# Data lines start

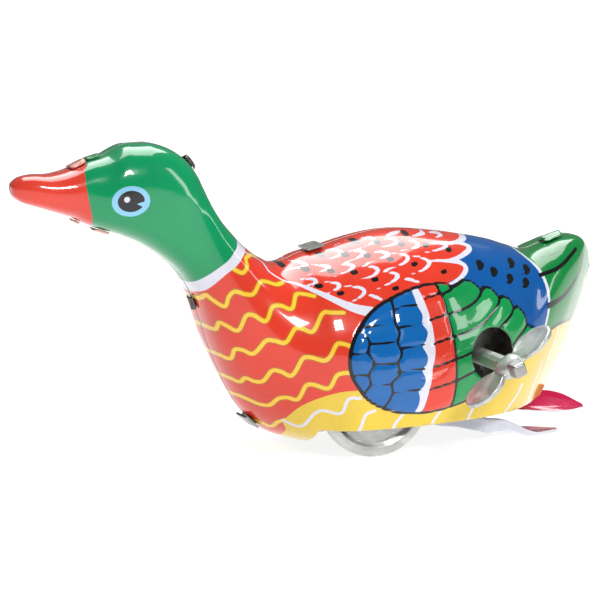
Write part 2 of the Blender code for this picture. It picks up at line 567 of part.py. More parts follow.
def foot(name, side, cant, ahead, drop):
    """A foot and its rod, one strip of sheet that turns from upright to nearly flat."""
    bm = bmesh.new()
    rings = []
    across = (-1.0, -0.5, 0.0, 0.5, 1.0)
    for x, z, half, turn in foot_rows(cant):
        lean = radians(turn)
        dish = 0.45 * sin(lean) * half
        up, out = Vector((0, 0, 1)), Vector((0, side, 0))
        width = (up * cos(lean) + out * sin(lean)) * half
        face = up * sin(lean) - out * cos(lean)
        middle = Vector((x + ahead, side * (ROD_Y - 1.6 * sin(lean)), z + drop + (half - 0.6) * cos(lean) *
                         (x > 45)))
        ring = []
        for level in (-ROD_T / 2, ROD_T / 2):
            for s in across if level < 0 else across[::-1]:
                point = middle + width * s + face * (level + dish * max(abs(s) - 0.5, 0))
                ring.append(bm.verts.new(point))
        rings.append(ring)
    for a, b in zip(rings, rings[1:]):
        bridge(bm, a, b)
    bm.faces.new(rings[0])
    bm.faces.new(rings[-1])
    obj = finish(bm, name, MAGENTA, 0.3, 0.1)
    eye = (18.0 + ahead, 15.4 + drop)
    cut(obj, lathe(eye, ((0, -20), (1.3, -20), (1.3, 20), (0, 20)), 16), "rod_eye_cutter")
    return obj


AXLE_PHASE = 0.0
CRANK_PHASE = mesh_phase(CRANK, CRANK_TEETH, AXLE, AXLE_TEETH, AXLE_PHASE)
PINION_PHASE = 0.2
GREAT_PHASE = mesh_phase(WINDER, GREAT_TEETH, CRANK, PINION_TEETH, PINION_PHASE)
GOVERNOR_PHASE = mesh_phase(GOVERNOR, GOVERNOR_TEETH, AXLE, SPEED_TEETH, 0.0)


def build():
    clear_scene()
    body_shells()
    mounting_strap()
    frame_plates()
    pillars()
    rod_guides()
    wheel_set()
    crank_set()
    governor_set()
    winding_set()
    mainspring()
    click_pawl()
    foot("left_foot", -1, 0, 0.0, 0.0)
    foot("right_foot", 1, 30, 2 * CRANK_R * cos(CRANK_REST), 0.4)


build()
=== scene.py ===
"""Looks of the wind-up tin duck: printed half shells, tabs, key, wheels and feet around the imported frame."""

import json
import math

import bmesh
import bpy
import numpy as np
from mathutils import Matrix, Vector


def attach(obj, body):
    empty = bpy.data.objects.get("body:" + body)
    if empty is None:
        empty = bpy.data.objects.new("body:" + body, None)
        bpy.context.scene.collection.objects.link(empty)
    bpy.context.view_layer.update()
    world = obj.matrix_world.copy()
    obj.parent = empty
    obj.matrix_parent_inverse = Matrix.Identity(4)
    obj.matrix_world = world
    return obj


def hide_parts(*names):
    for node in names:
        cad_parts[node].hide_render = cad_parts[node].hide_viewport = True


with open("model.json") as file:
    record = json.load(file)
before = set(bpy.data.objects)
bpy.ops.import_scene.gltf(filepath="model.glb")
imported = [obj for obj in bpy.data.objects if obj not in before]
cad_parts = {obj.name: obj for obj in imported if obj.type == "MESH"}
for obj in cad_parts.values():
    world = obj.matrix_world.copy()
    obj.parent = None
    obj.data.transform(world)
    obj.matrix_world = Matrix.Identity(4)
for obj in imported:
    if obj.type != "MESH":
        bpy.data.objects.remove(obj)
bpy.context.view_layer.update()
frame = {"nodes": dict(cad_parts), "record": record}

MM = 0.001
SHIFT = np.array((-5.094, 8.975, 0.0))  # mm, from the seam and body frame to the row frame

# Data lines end

**What needs to be done**
Write out every line of the material again, exactly as it reads.

**Reply**
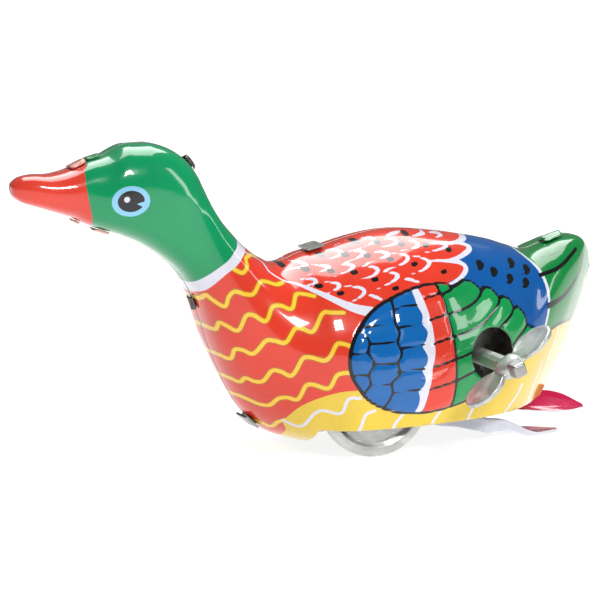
Write part 2 of the Blender code for this picture. It picks up at line 567 of part.py. More parts follow.
def foot(name, side, cant, ahead, drop):
    """A foot and its rod, one strip of sheet that turns from upright to nearly flat."""
    bm = bmesh.new()
    rings = []
    across = (-1.0, -0.5, 0.0, 0.5, 1.0)
    for x, z, half, turn in foot_rows(cant):
        lean = radians(turn)
        dish = 0.45 * sin(lean) * half
        up, out = Vector((0, 0, 1)), Vector((0, side, 0))
        width = (up * cos(lean) + out * sin(lean)) * half
        face = up * sin(lean) - out * cos(lean)
        middle = Vector((x + ahead, side * (ROD_Y - 1.6 * sin(lean)), z + drop + (half - 0.6) * cos(lean) *
                         (x > 45)))
        ring = []
        for level in (-ROD_T / 2, ROD_T / 2):
            for s in across if level < 0 else across[::-1]:
                point = middle + width * s + face * (level + dish * max(abs(s) - 0.5, 0))
                ring.append(bm.verts.new(point))
        rings.append(ring)
    for a, b in zip(rings, rings[1:]):
        bridge(bm, a, b)
    bm.faces.new(rings[0])
    bm.faces.new(rings[-1])
    obj = finish(bm, name, MAGENTA, 0.3, 0.1)
    eye = (18.0 + ahead, 15.4 + drop)
    cut(obj, lathe(eye, ((0, -20), (1.3, -20), (1.3, 20), (0, 20)), 16), "rod_eye_cutter")
    return obj


AXLE_PHASE = 0.0
CRANK_PHASE = mesh_phase(CRANK, CRANK_TEETH, AXLE, AXLE_TEETH, AXLE_PHASE)
PINION_PHASE = 0.2
GREAT_PHASE = mesh_phase(WINDER, GREAT_TEETH, CRANK, PINION_TEETH, PINION_PHASE)
GOVERNOR_PHASE = mesh_phase(GOVERNOR, GOVERNOR_TEETH, AXLE, SPEED_TEETH, 0.0)


def build():
    clear_scene()
    body_shells()
    mounting_strap()
    frame_plates()
    pillars()
    rod_guides()
    wheel_set()
    crank_set()
    governor_set()
    winding_set()
    mainspring()
    click_pawl()
    foot("left_foot", -1, 0, 0.0, 0.0)
    foot("right_foot", 1, 30, 2 * CRANK_R * cos(CRANK_REST), 0.4)


build()
=== scene.py ===
"""Looks of the wind-up tin duck: printed half shells, tabs, key, wheels and feet around the imported frame."""

import json
import math

import bmesh
import bpy
import numpy as np
from mathutils import Matrix, Vector


def attach(obj, body):
    empty = bpy.data.objects.get("body:" + body)
    if empty is None:
        empty = bpy.data.objects.new("body:" + body, None)
        bpy.context.scene.collection.objects.link(empty)
    bpy.context.view_layer.update()
    world = obj.matrix_world.copy()
    obj.parent = empty
    obj.matrix_parent_inverse = Matrix.Identity(4)
    obj.matrix_world = world
    return obj


def hide_parts(*names):
    for node in names:
        cad_parts[node].hide_render = cad_parts[node].hide_viewport = True


with open("model.json") as file:
    record = json.load(file)
before = set(bpy.data.objects)
bpy.ops.import_scene.gltf(filepath="model.glb")
imported = [obj for obj in bpy.data.objects if obj not in before]
cad_parts = {obj.name: obj for obj in imported if obj.type == "MESH"}
for obj in cad_parts.values():
    world = obj.matrix_world.copy()
    obj.parent = None
    obj.data.transform(world)
    obj.matrix_world = Matrix.Identity(4)
for obj in imported:
    if obj.type != "MESH":
        bpy.data.objects.remove(obj)
bpy.context.view_layer.update()
frame = {"nodes": dict(cad_parts), "record": record}

MM = 0.001
SHIFT = np.array((-5.094, 8.975, 0.0))  # mm, from the seam and body frame to the row frame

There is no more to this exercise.